• [GOAL]
Within the data that follows, how many lines carry the string "bodies"? Give the number alone.
[Start]
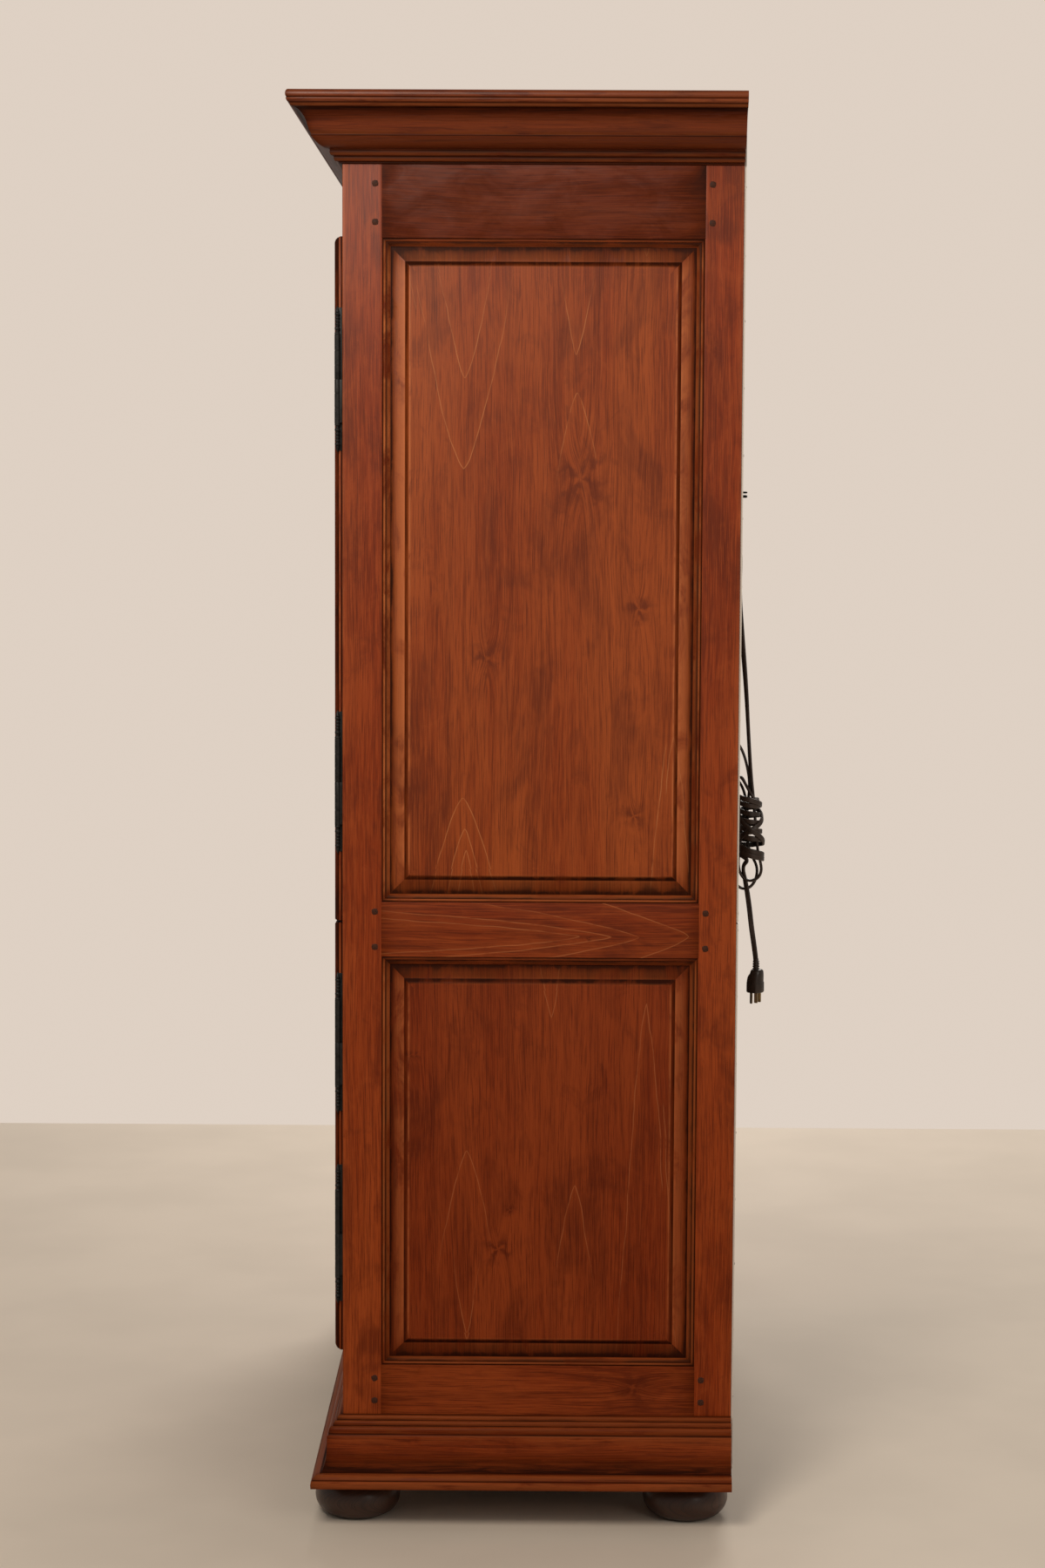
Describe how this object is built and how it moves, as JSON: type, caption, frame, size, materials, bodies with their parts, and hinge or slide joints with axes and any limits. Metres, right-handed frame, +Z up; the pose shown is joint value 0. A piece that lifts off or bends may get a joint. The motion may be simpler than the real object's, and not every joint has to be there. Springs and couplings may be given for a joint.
{
  "type": "tv armoire",
  "caption": "Tall wooden television armoire with frame-and-panel sides, raised-panel doors on black finial hinges, coved cornice, moulded base, bun feet and a rear power cord.",
  "frame": {"origin": "on the floor under the middle of the outline, the free cord left out", "axes": "+X to the right of somebody facing the front, -Y out of the front, +Z up"},
  "size_m": [1.3742, 0.7521, 2.134],
  "materials": {
    "frame_wood": "satin antiqued reddish-brown stain with dark glaze in the recesses",
    "panel_wood": "satin antiqued reddish-brown stain, pale figure, dark knots",
    "moulding_wood": "satin antiqued dark reddish-brown stain",
    "inner_wood": "satin stained veneer",
    "foot_wood": "satin dark brown stain",
    "peg_wood": "dark stained end grain",
    "hardboard": "dull hardboard",
    "black_metal": "semi-gloss black",
    "pin_steel": "zinc plated",
    "blade_brass": "plain",
    "brown_plastic": "moulded",
    "strip_plastic": "moulded",
    "black_plastic": "moulded",
    "cord_vinyl": "soft ribbed vinyl"
  },
  "bodies": {
    "carcass": {"base_frame": "inner_wood", "bottom_rail": "frame_wood", "bun_feet": "foot_wood", "cord_bushing": "black_plastic", "cord_drop": "cord_vinyl", "cord_hank": "cord_vinyl", "cord_hook": "black_plastic", "cord_tail": "cord_vinyl", "door_catches": "brown_plastic", "floor_board": "inner_wood", "frieze_rail": "frame_wood", "front_base_moulding": "moulding_wood", "front_cornice": "moulding_wood", "hinge_frame_halves": "black_metal", "joint_pegs": "peg_wood", "left_base_moulding": "moulding_wood", "left_cornice": "moulding_wood", "left_side_lower_panel": "panel_wood", "left_side_panel_mouldings": "frame_wood", "left_side_rails": "frame_wood", "left_side_stiles": "frame_wood", "left_side_upper_panel": "panel_wood", "lower_adjustable_shelf": "inner_wood", "lower_back_panel": "hardboard", "middle_rail": "frame_wood", "outlet_strip": "strip_plastic", "plug": "black_plastic", "plug_blades": "blade_brass", "right_base_moulding": "moulding_wood", "right_cornice": "moulding_wood", "right_side_lower_panel": "panel_wood", "right_side_panel_mouldings": "frame_wood", "right_side_rails": "frame_wood", "right_side_stiles": "frame_wood", "right_side_upper_panel": "panel_wood", "shelf_pins": "pin_steel", "top_board": "inner_wood", "tv_shelf": "inner_wood", "upper_adjustable_shelf": "inner_wood", "upper_back_panel": "hardboard"},
    "upper_right_door": {"upper_right_door_frame": "frame_wood", "upper_right_door_hinge_halves": "black_metal", "upper_right_door_knob_and_strike": "black_metal", "upper_right_door_moulding": "frame_wood", "upper_right_door_panel": "panel_wood"},
    "upper_left_door": {"upper_left_door_frame": "frame_wood", "upper_left_door_hinge_halves": "black_metal", "upper_left_door_knob_and_strike": "black_metal", "upper_left_door_moulding": "frame_wood", "upper_left_door_panel": "panel_wood"},
    "lower_right_door": {"lower_right_door_frame": "frame_wood", "lower_right_door_hinge_halves": "black_metal", "lower_right_door_knob_and_strike": "black_metal", "lower_right_door_moulding": "frame_wood", "lower_right_door_panel": "panel_wood"},
    "lower_left_door": {"lower_left_door_frame": "frame_wood", "lower_left_door_hinge_halves": "black_metal", "lower_left_door_knob_and_strike": "black_metal", "lower_left_door_moulding": "frame_wood", "lower_left_door_panel": "panel_wood"}
  },
  "joints": [
    {"name": "upper_right_door_hinge", "type": "hinge", "parent": "carcass", "child": "upper_right_door", "pos_m": [0.606, -0.2878, 1.428], "axis": [0, 0, 1], "range_deg": [0, 180]},
    {"name": "upper_left_door_hinge", "type": "hinge", "parent": "carcass", "child": "upper_left_door", "pos_m": [-0.606, -0.2878, 1.428], "axis": [0, 0, -1], "range_deg": [0, 180]},
    {"name": "lower_right_door_hinge", "type": "hinge", "parent": "carcass", "child": "lower_right_door", "pos_m": [0.606, -0.2878, 0.5935], "axis": [0, 0, 1], "range_deg": [0, 180]},
    {"name": "lower_left_door_hinge", "type": "hinge", "parent": "carcass", "child": "lower_left_door", "pos_m": [-0.606, -0.2878, 0.5935], "axis": [0, 0, -1], "range_deg": [0, 180]}
  ]
}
[End]
• [FINAL RESULT]
2